■ **Task**:
Set out each line from the following listing that includes the word "included".

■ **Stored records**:
········

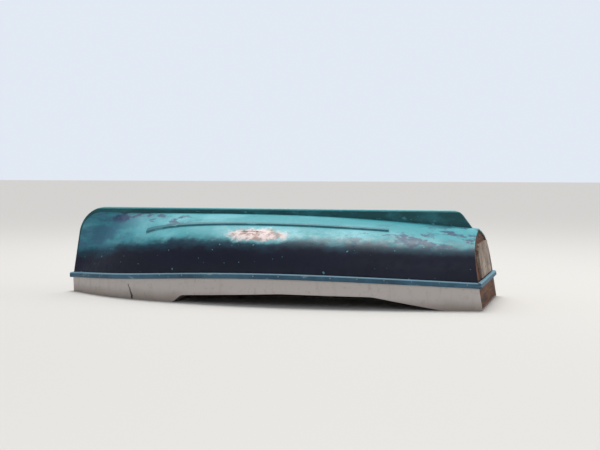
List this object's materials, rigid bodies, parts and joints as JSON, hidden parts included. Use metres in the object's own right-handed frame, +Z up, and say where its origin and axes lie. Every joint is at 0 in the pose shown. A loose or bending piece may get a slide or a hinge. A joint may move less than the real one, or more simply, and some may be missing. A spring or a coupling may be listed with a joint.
{
  "type": "rowing boat",
  "caption": "Small moulded rowing boat stored keel up, with a long keel and skeg, bilge rails, rub rail, raised bow and stern rims, thwarts, bottom boards and a wooden transom.",
  "frame": {"origin": "on the ground, under the middle of the boat's overall length and breadth, as it lies keel up", "axes": "+X towards the stern along the boat, +Y towards the port side of the upturned boat, +Z up, from the deck rim it rests on to the keel"},
  "size_m": [3.7054, 1.4666, 0.752],
  "materials": {
    "hull_paint": "old navy and turquoise paint over moulded laminate, worn and sun-faded",
    "keel_paint": "turquoise paint over moulded laminate, rubbed along the edge",
    "rail_paint": "turquoise and navy paint over moulded laminate",
    "rub_rail": "faded blue-green plastic strip",
    "deck_gelcoat": "dirty off-white moulded gelcoat with hairline cracks",
    "inside_wood": "old varnish",
    "floor_wood": "bare and worn",
    "stained_ply": "stained and damp",
    "weathered_board": "grey, bare and splitting",
    "drain_brass": "dull",
    "galvanised": "dull zinc coating"
  },
  "bodies": {
    "root": {"hull_shell": "hull_paint", "keel_and_skeg": "keel_paint", "bilge_rail_starboard": "rail_paint", "bilge_rail_port": "rail_paint", "rub_rail_starboard": "rub_rail", "rub_rail_port": "rub_rail", "rub_rail_stern": "rub_rail", "deck_moulding": "deck_gelcoat", "foredeck": "deck_gelcoat", "transom_panel": "stained_ply", "transom_outer_board": "weathered_board", "drain_tube": "drain_brass", "rowlock_socket_starboard": "galvanised", "rowlock_socket_port": "galvanised", "ring_bolt": "galvanised", "bow_bulkhead": "inside_wood", "seat_riser_starboard": "inside_wood", "seat_riser_port": "inside_wood", "forward_thwart": "inside_wood", "rowing_thwart": "inside_wood", "forward_thwart_post": "inside_wood", "rowing_thwart_post": "inside_wood", "forward_knee_starboard": "inside_wood", "forward_knee_port": "inside_wood", "rowing_knee_starboard": "inside_wood", "rowing_knee_port": "inside_wood", "stern_bench": "inside_wood", "stern_locker_front": "inside_wood", "floor_bearer_fore": "inside_wood", "floor_bearer_mid": "inside_wood", "floor_bearer_aft": "inside_wood", "foot_stretcher": "inside_wood", "rowlock_block_starboard": "inside_wood", "rowlock_block_port": "inside_wood", "transom_doubler": "inside_wood", "floor_board_centre": "floor_wood", "floor_board_starboard_inner": "floor_wood", "floor_board_starboard_outer": "floor_wood", "floor_board_port_inner": "floor_wood", "floor_board_port_outer": "floor_wood"}
  },
  "joints": []
}
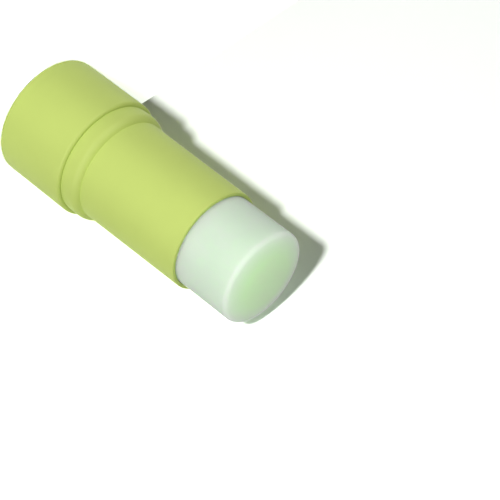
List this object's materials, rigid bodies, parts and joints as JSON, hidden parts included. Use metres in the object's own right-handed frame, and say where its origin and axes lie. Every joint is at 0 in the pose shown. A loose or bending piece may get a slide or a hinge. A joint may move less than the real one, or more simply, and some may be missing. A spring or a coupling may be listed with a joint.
{
  "type": "balm stick",
  "caption": "Round twist-up balm stick, open, with a wide turning base, a collared barrel and a domed balm that a screw raises and lowers.",
  "frame": {"origin": "middle of the underside of the base, on the stick's axis", "axes": "+Z along the stick's axis, from the base to the balm's end; -Y is the side that the picture shows"},
  "size_m": [0.03, 0.03, 0.0721],
  "materials": {
    "lime_shell": "soft-touch matt lime plastic",
    "lime_barrel": "soft-touch matt lime plastic",
    "insert_plastic": "plain moulded white plastic",
    "nut_plastic": "smooth moulded white plastic",
    "screw_plastic": "smooth moulded white plastic",
    "carrier_plastic": "smooth moulded white plastic",
    "ring_rubber": "dark soft rubber",
    "balm": "smooth waxy balm, pale mint green"
  },
  "bodies": {
    "base": {"base_shell": "lime_shell", "base_insert": "insert_plastic", "drive_nut": "nut_plastic"},
    "barrel": {"barrel": "lime_barrel", "friction_ring": "ring_rubber"},
    "lift": {"lift_screw": "screw_plastic", "carrier": "carrier_plastic", "balm": "balm"}
  },
  "joints": [
    {"name": "barrel_twist", "type": "hinge", "parent": "base", "child": "barrel", "pos_m": [0, 0, 0.0203], "axis": [0, 0, 1], "range_deg": [-1051, 241]},
    {"name": "balm_lift", "type": "slide", "parent": "barrel", "child": "lift", "axis": [0, 0, 1], "range_m": [-0.0175, 0.004]}
  ],
  "couplings": [
    {"joint": "barrel_twist", "follows": "balm_lift", "rad_per_m": 1047.2}
  ]
}
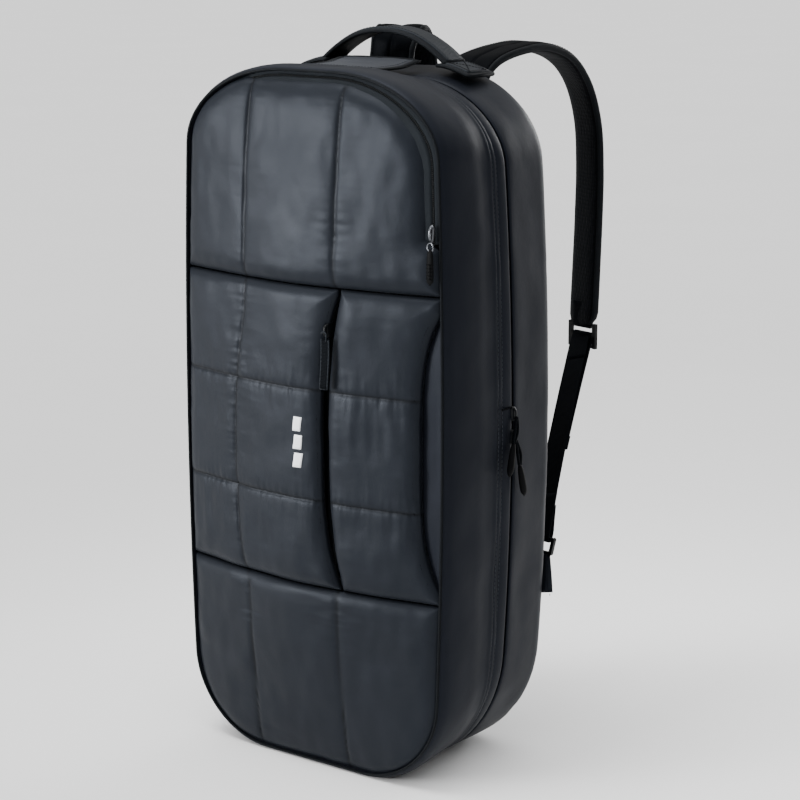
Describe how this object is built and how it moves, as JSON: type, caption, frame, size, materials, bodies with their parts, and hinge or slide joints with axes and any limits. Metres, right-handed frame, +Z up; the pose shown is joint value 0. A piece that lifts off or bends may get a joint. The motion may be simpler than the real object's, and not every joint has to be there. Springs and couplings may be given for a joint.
{
  "type": "racket backpack",
  "caption": "Tall padded racket backpack with a quilted front, a lidded front pocket, slit and open side pockets, a book-opening main zip, a top handle and two padded shoulder straps",
  "frame": {"origin": "the middle of the base, on the ground, which is 17 mm in front of the main zip's plane", "axes": "+X to the viewer's right when facing the quilted front, +Y from the front to the back panel and straps, +Z up"},
  "size_m": [0.3755, 0.4441, 0.7635],
  "materials": {
    "shell_nylon": "fine woven nylon with a soft sheen, quilted and puckered at its seams",
    "lining": "plain thin polyester lining",
    "air_mesh": "knitted spacer mesh",
    "strap_nylon": "fine woven nylon over foam",
    "webbing": "ribbed polyester webbing",
    "zip_tape": "woven zip tape with a nylon coil",
    "slider_metal": "gunmetal plate",
    "puller_rubber": "moulded soft rubber",
    "buckle_plastic": "moulded acetal",
    "board_plastic": "sheet polyethylene",
    "foam": "closed-cell foam",
    "mark_print": "flat print"
  },
  "bodies": {
    "root": {"rear_gusset": "shell_nylon", "back_panel": "shell_nylon", "back_foam": "foam", "back_board": "board_plastic", "back_lining": "lining", "rear_binding": "zip_tape", "back_pad_left": "air_mesh", "back_pad_right": "air_mesh", "lumbar_pad": "air_mesh", "shoulder_yoke": "shell_nylon", "racket_sleeve": "lining", "rear_zip_tape": "zip_tape", "left_side_hinge": "shell_nylon", "handle_patches": "webbing", "strap_left": "strap_nylon", "strap_right": "strap_nylon", "strap_mesh_left": "air_mesh", "strap_mesh_right": "air_mesh", "adjust_web_left": "webbing", "adjust_web_right": "webbing", "anchor_tab_left": "shell_nylon", "anchor_tab_right": "shell_nylon", "lock_loop_left": "webbing", "lock_loop_right": "webbing"},
    "front_half": {"front_gusset": "shell_nylon", "front_binding": "zip_tape", "front_lining": "lining", "upper_panel": "shell_nylon", "lower_panel": "shell_nylon", "middle_panel_left": "shell_nylon", "middle_panel_right": "shell_nylon", "front_mark": "mark_print", "front_zip_tape": "zip_tape", "zip_placket": "shell_nylon", "storm_flap": "shell_nylon", "pocket_bag": "lining", "pocket_zip_band": "zip_tape", "slit_zip_tape": "zip_tape", "slit_pocket_bag": "lining", "stash_pocket_bag": "lining", "stash_binding": "zip_tape"},
    "lid": {"pocket_lid": "shell_nylon", "lid_zip_tape": "zip_tape"},
    "handle": {"handle_loop": "webbing"},
    "lock_left": {"ladder_lock_left": "buckle_plastic", "web_tail_left": "webbing"},
    "lock_right": {"ladder_lock_right": "buckle_plastic", "web_tail_right": "webbing"},
    "ring_left": {"web_ring_left": "buckle_plastic", "ring_loop_left": "webbing"},
    "ring_right": {"web_ring_right": "buckle_plastic", "ring_loop_right": "webbing"},
    "main_slider_upper": {"main_slider_upper": "slider_metal"},
    "main_slider_lower": {"main_slider_lower": "slider_metal"},
    "main_pull_upper": {"main_pull_upper": "webbing"},
    "main_pull_lower": {"main_pull_lower": "webbing"},
    "pocket_slider": {"pocket_slider": "slider_metal"},
    "pocket_puller": {"pocket_puller": "puller_rubber"},
    "slit_slider": {"slit_slider": "slider_metal"},
    "slit_puller": {"slit_puller": "webbing"}
  },
  "joints": [
    {"name": "front_opening", "type": "hinge", "parent": "root", "child": "front_half", "pos_m": [-0.1855, 0.017, 0.365], "axis": [0, 0, -1], "range_deg": [0, 100]},
    {"name": "pocket_lid_fold", "type": "hinge", "parent": "front_half", "child": "lid", "pos_m": [0, -0.1016, 0.562], "axis": [1, 0, 0], "range_deg": [0, 100]},
    {"name": "handle_swing", "type": "hinge", "parent": "root", "child": "handle", "pos_m": [0, 0.059, 0.731], "axis": [1, 0, 0], "range_deg": [-20, 15]},
    {"name": "lock_tilt_left", "type": "hinge", "parent": "root", "child": "lock_left", "pos_m": [-0.079, 0.222, 0.428], "axis": [0.9781, 0.2079, 0], "range_deg": [0, 30]},
    {"name": "lock_tilt_right", "type": "hinge", "parent": "root", "child": "lock_right", "pos_m": [0.091, 0.288, 0.428], "axis": [0.9781, -0.2079, 0], "range_deg": [0, 30]},
    {"name": "ring_tilt_left", "type": "hinge", "parent": "root", "child": "ring_left", "pos_m": [-0.151, 0.121, 0.212], "axis": [0.9962, 0.0872, 0], "range_deg": [-15, 15]},
    {"name": "ring_tilt_right", "type": "hinge", "parent": "root", "child": "ring_right", "pos_m": [0.151, 0.121, 0.212], "axis": [0.9962, -0.0872, 0], "range_deg": [-15, 15]},
    {"name": "main_slide_upper", "type": "slide", "parent": "root", "child": "main_slider_upper", "axis": [-0.0325, 0, 0.9995], "range_m": [0, 0.165]},
    {"name": "main_slide_lower", "type": "slide", "parent": "root", "child": "main_slider_lower", "axis": [-0.0234, 0, -0.9997], "range_m": [0, 0.165]},
    {"name": "main_pull_swing_upper", "type": "hinge", "parent": "main_slider_upper", "child": "main_pull_upper", "pos_m": [0.19032, 0.017, 0.382], "axis": [0, -1, 0], "range_deg": [0, 150]},
    {"name": "main_pull_swing_lower", "type": "hinge", "parent": "main_slider_lower", "child": "main_pull_lower", "pos_m": [0.1904, 0.017, 0.358], "axis": [0, -1, 0], "range_deg": [0, 150]},
    {"name": "pocket_slide", "type": "slide", "parent": "front_half", "child": "pocket_slider", "axis": [-0.0401, 0.0041, 0.9992], "range_m": [0, 0.064]},
    {"name": "pocket_puller_swing", "type": "hinge", "parent": "pocket_slider", "child": "pocket_puller", "pos_m": [0.15944, -0.08943, 0.569], "axis": [-1, 0, 0], "range_deg": [0, 150]},
    {"name": "slit_slide", "type": "slide", "parent": "front_half", "child": "slit_slider", "axis": [0, 0, -1], "range_m": [0, 0.21]},
    {"name": "slit_puller_swing", "type": "hinge", "parent": "slit_slider", "child": "slit_puller", "pos_m": [0.04, -0.1066, 0.472], "axis": [-1, 0, 0], "range_deg": [0, 90]}
  ]
}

········

■ **Answer to this exercise**:
List this object's materials, rigid bodies, parts and joints as JSON, hidden parts included. Use metres in the object's own right-handed frame, +Z up, and say where its origin and axes lie. Every joint is at 0 in the pose shown. A loose or bending piece may get a slide or a hinge. A joint may move less than the real one, or more simply, and some may be missing. A spring or a coupling may be listed with a joint.
List this object's materials, rigid bodies, parts and joints as JSON, hidden parts included. Use metres in the object's own right-handed frame, and say where its origin and axes lie. Every joint is at 0 in the pose shown. A loose or bending piece may get a slide or a hinge. A joint may move less than the real one, or more simply, and some may be missing. A spring or a coupling may be listed with a joint.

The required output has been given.